There are a lot of local rock stars. Why?
“The weather, for sure,” says Brewer. “The other thing, for me, is that I prefer the east coast (of the United States) to the west coast, and this is the warm place on the east coast. Where else can you go where you can be warm 12 months out of the year? It’s easy to get in and out of, to Atlanta or Detroit or wherever you want to go. You kind of have everything you need. That’s why I chose to live here. I’ll be here 38 years this year.”
The South Florida Fair show provides a unique opportunity “to get in the car and drive to a gig. We generally do that in the state of Florida, even if we’re in Tampa or Orlando,” Brewer says, adding that the band had a “disastrous’ time about three years ago trying to avoid the five-hour drive to Key West.

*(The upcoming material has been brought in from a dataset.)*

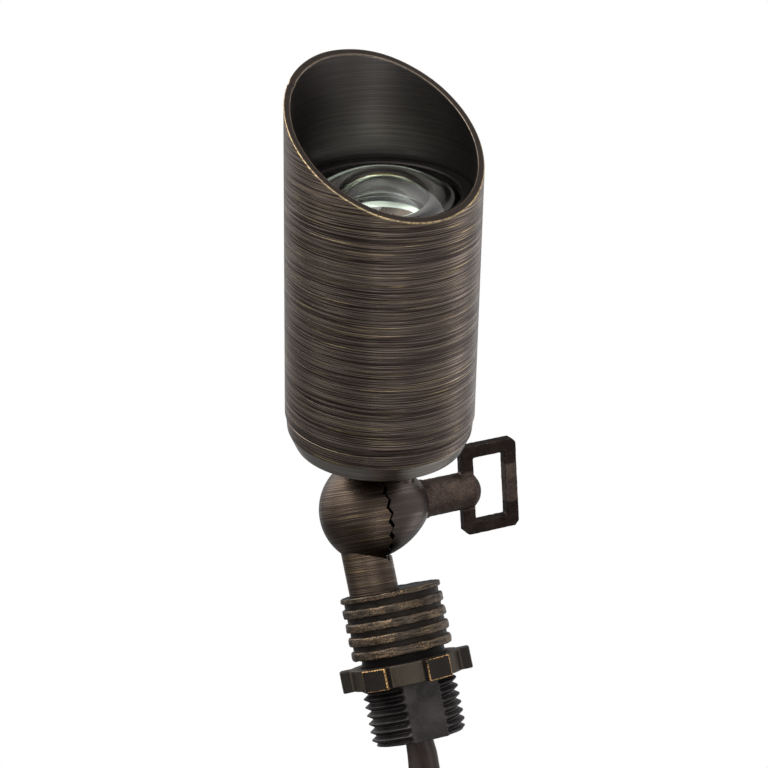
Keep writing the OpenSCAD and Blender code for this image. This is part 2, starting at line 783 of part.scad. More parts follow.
// Upper half of the knuckle, with its neck, flange and threaded nipple
module upper_knuckle_arm() {
    p0 = [arm_dia / 2, arm_x];
    p1 = [arm_end_dia / 2, arm_end_x];
    chord = p1 - p0;
    inward = unit([-chord.y, chord.x]);
    centre = (p0 + p1) / 2 + inward * sqrt(pow(arm_bulge_r, 2) - pow(norm(chord) / 2, 2));
    half_tooth = 180 / tooth_count;
    slot_h = wire_dia + 4 * slip_gap;
    slot_low_t = flange_top_t - flange_t / 2 - slot_h / 2;
    slot_top_t = slot_low_t + slot_h;
    color([0.33, 0.25, 0.17])
    difference() {
        union() {
            in_arm() along_x() rotate_extrude() intersection() {
                translate(centre) circle(r = arm_bulge_r, $fn = 180);
                translate([0, arm_x]) square([arm_dia, arm_reach]);
            }
            in_arm() translate([neck_x, 0, post_dia / 2 + over])
                cylinder(d = neck_dia, h = flange_top_t - post_dia / 2 - over - flange_t / 2);
            in_head() translate([0, 0, flange_top_t - flange_t]) cylinder(d = flange_dia, h = flange_t);
            in_head() translate([0, 0, flange_top_t])
                cylinder(d = nipple_dia, h = nipple_top_t - flange_top_t);
        }
        at_knuckle() translate([arm_x, 0, 0]) mirror([1, 0, 0])
            serration_cuts(ball_dia, tooth_depth, tooth_count, half_tooth);
        at_knuckle() translate([arm_x - over, 0, 0]) along_x()
            ring_of(cavity_dia, post_dia, cavity_depth + over);
        at_knuckle() translate([arm_x - over, 0, 0]) along_x()
            cylinder(d = screw_way_dia, h = arm_reach + 2 * over);
        in_arm() translate([neck_x, 0, post_dia / 2 + over])
            cylinder(d = wire_bore_dia, h = slot_top_t - post_dia / 2 - over);
        in_head() translate([0, 0, slot_low_t]) cylinder(d = wire_bore_dia, h = nipple_top_t);
        in_arm() translate([head_shift, -wire_bore_dia / 2, slot_low_t])
            cube([neck_x - head_shift, wire_bore_dia, slot_h]);
    }
}

module arm_gasket() {
    color([0.07, 0.07, 0.07])
        in_head() translate([0, 0, flange_top_t])
            ring_of(flange_dia - 2 * gasket_inset, nipple_dia + 2 * slip_gap, arm_gasket_t);
}
module arm_nut() {
    color([0.65, 0.55, 0.32])
        in_head() translate([0, 0, floor_top_t]) difference() {
            cylinder(d = arm_nut_w / cos(30), h = arm_nut_h, $fn = 6);
            translate([0, 0, -over]) cylinder(d = nipple_dia + 2 * run_gap, h = arm_nut_h + 2 * over);
        }
}

// Turned base with its polished band, in one with the lamp housing
module lamp_base() {
    groove = seal_groove_w / 2;
    outer = [
        [bottom_dia / 2, head_rise], [edge_dia / 2, edge_t], [base_dia / 2, shoulder_t],
        [housing_dia / 2, shoulder_t]
    ];
    deep = housing_dia / 2 - seal_groove_depth;
    grooves = [
        for (t = seal_places)
            each [
                [housing_dia / 2, t - groove], [deep, t - groove], [deep, t + groove],
                [housing_dia / 2, t + groove]
            ]
    ];
    bore = [
        [housing_dia / 2, housing_top_t], [lens_seat_dia / 2, housing_top_t],
        [lens_seat_dia / 2, lens_seat_t], [housing_bore_dia / 2, lens_seat_t],
        [housing_bore_dia / 2, plate_seat_t], [driver_bore_dia / 2, plate_seat_t],
        [driver_bore_dia / 2, floor_top_t], [nipple_dia / 2 + slip_gap, floor_top_t],
        [nipple_dia / 2 + slip_gap, head_rise]
    ];
    color([0.35, 0.27, 0.18])
        in_head() rotate_extrude() polygon(concat(outer, grooves, bore));
}

// Round seals between the housing and the shroud
module seal(place) {
    r = seal_t / 2;
    in_head() translate([0, 0, place]) rotate_extrude()
        translate([shroud_bore_dia / 2 - run_gap - r, 0]) circle(r = r);
}
module lower_seal() {
    color([0.05, 0.05, 0.05]) seal(seal_places[0]);
}
module upper_seal() {
    color([0.05, 0.05, 0.05]) seal(seal_places[1]);
}

// A pair of screws that stand on height t with their shanks up or down, and the holes for them
module screw_pair(t, r, turn, up) {
    translate([0, 0, t]) rotate([up ? 180 : 0, 0, turn]) for (s = [-1, 1]) {
        translate([s * r, 0, 0]) {
            cylinder(d = screw_head_dia, h = screw_head_h);
            translate([0, 0, -screw_shank_len]) cylinder(d = screw_shank_dia, h = screw_shank_len);
        }
    }
}
module screw_holes(t, r, turn) {
    translate([0, 0, t]) rotate([0, 0, turn]) for (s = [-1, 1]) {
        translate([s * r, 0, 0])
            cylinder(d = screw_shank_dia + 2 * run_gap, h = screw_shank_len + slip_gap);
    }
}

module driver_board() {
    color([0.1, 0.35, 0.2])
    in_head() difference() {
        translate([0, 0, driver_low_t]) cylinder(d = driver_dia, h = board_t);
        screw_holes(driver_low_t - slip_gap, spacer_place_r, 90);
    }
}
module driver_parts() {
    color([0.15, 0.15, 0.2])
    in_head() translate([0, 0, driver_low_t]) {
        translate(capacitor_place) translate([0, 0, -capacitor_h])
            cylinder(d = capacitor_dia, h = capacitor_h);
        translate(coil_place) translate([0, 0, -coil_h]) cylinder(d = coil_dia, h = coil_h);
        translate(bridge_place) translate([-bridge_size.x / 2, -bridge_size.y / 2, -bridge_size.z])
            cube(bridge_size);
    }
}
module driver_screws() {
    color([0.7, 0.7, 0.7])
        in_head() screw_pair(driver_low_t, spacer_place_r, 90, true);
}
module board_spacers() {
    color([0.7, 0.6, 0.35])
    in_head() difference() {
        for (s = [-1, 1]) {
            translate([0, s * spacer_place_r, driver_top_t]) cylinder(d = spacer_dia, h = driver_drop);
        }
        screw_holes(driver_low_t, spacer_place_r, 90);
    }
}

// Two insulated wires from the driver through the nipple into the knuckle
module head_wires() {
    bend_t = flange_top_t - flange_t / 2;
    color([0.08, 0.08, 0.08])
    in_arm() for (s = [-1, 1]) {
        side = s * wire_dia * wire_side_share;
        wire_along([
            [head_shift, side, driver_low_t], [head_shift, side, bend_t], [neck_x, side, bend_t],
            [neck_x, side, post_dia / 2 + 2 * over]
        ], wire_dia);
    }
}

module lamp_plate() {
    color([0.75, 0.75, 0.77])
    in_head() difference() {
        translate([0, 0, plate_seat_t]) cylinder(d = housing_bore_dia - 2 * slip_gap, h = plate_t);
        screw_holes(led_board_top_t - screw_shank_len - slip_gap, screw_place_r, 0);
    }
}
module led_board() {
    color([0.9, 0.9, 0.88])
    in_head() difference() {
        translate([0, 0, plate_top_t]) cylinder(d = led_board_dia, h = board_t);
        screw_holes(led_board_top_t - screw_shank_len + slip_gap, screw_place_r, 0);
    }
}
module led_chip() {
    color([0.95, 0.8, 0.3])
    in_head() translate([0, 0, led_board_top_t]) {
        translate([-led_w / 2, -led_w / 2, 0]) cube([led_w, led_w, led_h]);
        intersection() {
            translate([0, 0, led_h]) sphere(d = led_dome_dia);
            translate([0, 0, led_h / 2]) cylinder(d = led_dome_dia + over, h = led_dome_dia);
        }
    }
}
module board_screws() {
    color([0.7, 0.7, 0.7])
        in_head() screw_pair(led_board_top_t, screw_place_r, 0, false);
}

// Bowl that carries the light up to the lens, resting on the emitter's board
module reflector() {
    low = reflector_low_dia / 2;
    high = housing_bore_dia / 2 - 3 * slip_gap;
    top = lens_seat_t - slip_gap;
    depth = top - led_board_top_t;
    steps = 10;
    bowl_power = 0.56;
    inner = [
        for (k = [0:steps])
            let (s = k / steps)
            [mix(low, high - reflector_wall, pow(s, bowl_power)), led_board_top_t + depth * s]
    ];
    outer = [for (k = [steps:-1:0]) inner[k] + [reflector_wall, 0]];
    color([0.85, 0.85, 0.87])
        in_head() rotate_extrude() polygon(concat(inner, outer));
}

module lens_gasket() {
    color([0.05, 0.05, 0.05])
        in_head() translate([0, 0, lens_seat_t])
            ring_of(lens_dia - slip_gap, lens_dome_dia - 2 * gasket_inset, gasket_t);
}
module lens() {
    r = lens_dome_dia / 2;
    dome_r = (r * r + lens_dome_h * lens_dome_h) / (2 * lens_dome_h);
    color([0.8, 0.9, 0.92, 0.5])
    in_head() union() {
        translate([0, 0, lens_t]) cylinder(d = lens_dia, h = lens_flange_t);
        intersection() {
            translate([0, 0, lens_top_t + lens_dome_h - dome_r]) sphere(r = dome_r);
            translate([0, 0, lens_t + lens_flange_t / 2]) cylinder(r = r, h = lens_dome_h + lens_flange_t);
        }
    }
}
module lens_ring() {
    outer = housing_dia / 2;
    bore = lens_ring_bore_dia / 2;
    color([0.12, 0.1, 0.08])
        in_head() rotate_extrude() polygon([
            [bore, lens_top_t], [lens_dia / 2, lens_top_t], [lens_dia / 2, housing_top_t],
            [outer, housing_top_t], [outer, housing_top_t + lens_ring_t - ring_lip_t],
            [bore + ring_lip_t, housing_top_t + lens_ring_t], [bore, housing_top_t + lens_ring_t - ring_lip_t]
        ]);
}

// Shroud that turns on the housing, cut off at a slope
module shroud() {
    tall = shroud_len + head_dia;
    outer = head_dia / 2;
    inner = outer - shroud_wall;
    color([0.36, 0.28, 0.19])
    in_head() rotate([0, 0, shroud_turn]) translate([0, 0, shoulder_t])
    difference() {
        rotate_extrude() polygon([
            [inner, 0], [outer - shroud_chamfer, 0], [outer, shroud_chamfer], [outer, tall], [inner, tall]
        ]);
        translate([0, 0, shroud_len]) rotate([cut_angle, 0, 0])
            translate([-head_dia, -2 * head_dia, 0]) cube([2 * head_dia, 4 * head_dia, tall]);
    }
}

stem_base();
lower_knuckle_arm();
cord_bush();
cord_inner();
stem_wires();
cord();
cord_hank();
hank_tie();
lead_insulation();
lead_strands();
locknut();
screw_washer();
thumbscrew();
thumbscrew_stud();
upper_knuckle_arm();
arm_gasket();
arm_nut();
lamp_base();
lower_seal();
upper_seal();
driver_board();
driver_parts();
driver_screws();
board_spacers();
head_wires();
lamp_plate();
led_board();
led_chip();
board_screws();
reflector();
lens_gasket();
lens();
lens_ring();
shroud();
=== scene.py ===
"""Brass spotlight on a serrated knuckle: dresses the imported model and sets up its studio."""

import logging
import math
from dataclasses import dataclass
from enum import Enum
from typing import List, Optional, Sequence, Tuple, Union

import bmesh
import bpy
import numpy as np
from mathutils import Matrix, Vector, noise


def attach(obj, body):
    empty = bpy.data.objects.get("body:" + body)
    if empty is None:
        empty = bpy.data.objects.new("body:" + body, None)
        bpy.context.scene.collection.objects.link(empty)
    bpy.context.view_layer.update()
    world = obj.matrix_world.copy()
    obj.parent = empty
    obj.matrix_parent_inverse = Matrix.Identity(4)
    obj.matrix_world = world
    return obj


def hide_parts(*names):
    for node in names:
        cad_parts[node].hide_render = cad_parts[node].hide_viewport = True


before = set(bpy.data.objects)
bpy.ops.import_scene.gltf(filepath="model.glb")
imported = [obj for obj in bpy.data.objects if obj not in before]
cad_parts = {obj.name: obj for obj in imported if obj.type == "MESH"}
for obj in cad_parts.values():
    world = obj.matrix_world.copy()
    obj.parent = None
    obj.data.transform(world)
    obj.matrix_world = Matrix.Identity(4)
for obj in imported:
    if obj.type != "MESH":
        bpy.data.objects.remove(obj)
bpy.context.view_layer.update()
LOG = logging.getLogger("spotlight")
MM = 0.001
SOFT_STEP = {"interpolation_type": "SMOOTHSTEP", "clamp": True}
WHITE = (1.0, 1.0, 1.0)

Number = Union[int, float]
Pair = Tuple[float, float]
Point = Tuple[float, float, float]
Colour = Tuple[float, float, float]


def tone(red: int, green: int, blue: int) -> Colour:
    """Linear colour of a display colour that is written as three numbers up to 255."""
    return tuple(
        c / 12.92 if c <= 0.04045 else ((c + 0.055) / 1.055) ** 2.4
        for c in (red / 255, green / 255, blue / 255)
    )


def smooth_step(low: float, high: float, x: np.ndarray) -> np.ndarray:
    """Rises softly from 0 at low to 1 at high."""
    share = np.clip((x - low) / (high - low), 0.0, 1.0)
    return share * share * (3.0 - 2.0 * share)


# Shader maths


class Wire:
    """A socket of numbers that takes part in Python expressions."""

    def __init__(self, graph: "Graph", socket: bpy.types.NodeSocket) -> None:
        """Wraps a socket.

        Args:
            graph: The graph that the socket's node is in.
            socket: The output socket.
        """
        self.graph = graph
        self.socket = socket

    def _with(self, operation: str, *values: "Value") -> "Wire":
        """Math node of the given operation on the values."""
        return self.graph.out("ShaderNodeMath", {"operation": operation}, dict(enumerate(values)))

    def __add__(self, other: "Value") -> "Wire":
        """self + other."""
        return self._with("ADD", self, other)

    __radd__ = __add__

    def __sub__(self, other: "Value") -> "Wire":
        """self - other."""
        return self._with("SUBTRACT", self, other)

    def __rsub__(self, other: "Value") -> "Wire":
        """other - self."""
        return self._with("SUBTRACT", other, self)

    def __mul__(self, other: "Value") -> "Wire":
        """self * other."""
        return self._with("MULTIPLY", self, other)

    __rmul__ = __mul__

    def __truediv__(self, other: "Value") -> "Wire":
        """self / other."""
        return self._with("DIVIDE", self, other)

    def __abs__(self) -> "Wire":
        """abs(self)."""
        return self._with("ABSOLUTE", self)

    def __pow__(self, other: "Value") -> "Wire":
        """self ** other."""
        return self._with("POWER", self, other)

    def hypot(self, other: "Wire") -> "Wire":
        """Length of the two at right angles to each other."""
        return (self * self + other * other) ** 0.5

    def highest(self, other: "Value") -> "Wire":
        """The larger of the two."""
        return self._with("MAXIMUM", self, other)

    def lowest(self, other: "Value") -> "Wire":
        """The smaller of the two."""
        return self._with("MINIMUM", self, other)

    def rise(self, low: float, high: float) -> "Wire":
        """Soft step from 0 at low to 1 at high."""
        inputs = {"Value": self, "From Min": low, "From Max": high}
        return self.graph.out("ShaderNodeMapRange", SOFT_STEP, inputs)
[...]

“We tried to fly it one time, on a little charter plane, and we just couldn’t get there,” explains the drummer, laughing now perhaps because he’s no longer on that trip. “The plane broke down, and we were late, and when we got down there, they canceled the (return) flight on us, so we rented a car and had to drive home anyway. They were like ‘The plane is coming in, the plane is coming in … The plane is not coming in.’ That’s the last time we try to do that.”
No matter how they get there, Brewer says it’s all worth it once they get to the show. On the band’s official website, there’s a photo from a show last year in Lake Charles, Louisiana. Brewer is standing behind the drum set, beaming proudly at the crowd. That smile, he says, is a constant.
“We get sick of travel and the hotels and the airlines, but there is no replacement for getting out on stage and hearing that audience light up, to see the smiles on their faces and the recognition of songs. You see what it means to them, up on their feet doing a conga line on ‘The Loco-motion.’ You can see the guys that experienced that song from Vietnam — you can tell who they are. And when we do ‘Some Kind of Wonderful,’ you can see the generations of fans that know the words. When I look at what we’re doing to the audience, I get a charge. I don’t get a charge from anything else like I do onstage.”
While it’s an easy schedule that Brewer’s not planning to give up anytime soon, he says that there will be a time in the future when “I’m gonna have to stop. I know something’s gonna give, arthritis or something.
“There are people you’ve seen over the years where you think, ‘That guy oughta hang it up.’ I’ve said to my family ‘When you see me get there, please tell me.’ Luckily I don’t think I’m there yet. I can’t think of anything I’d rather be doing than to get up onstage and watch the audience light up.”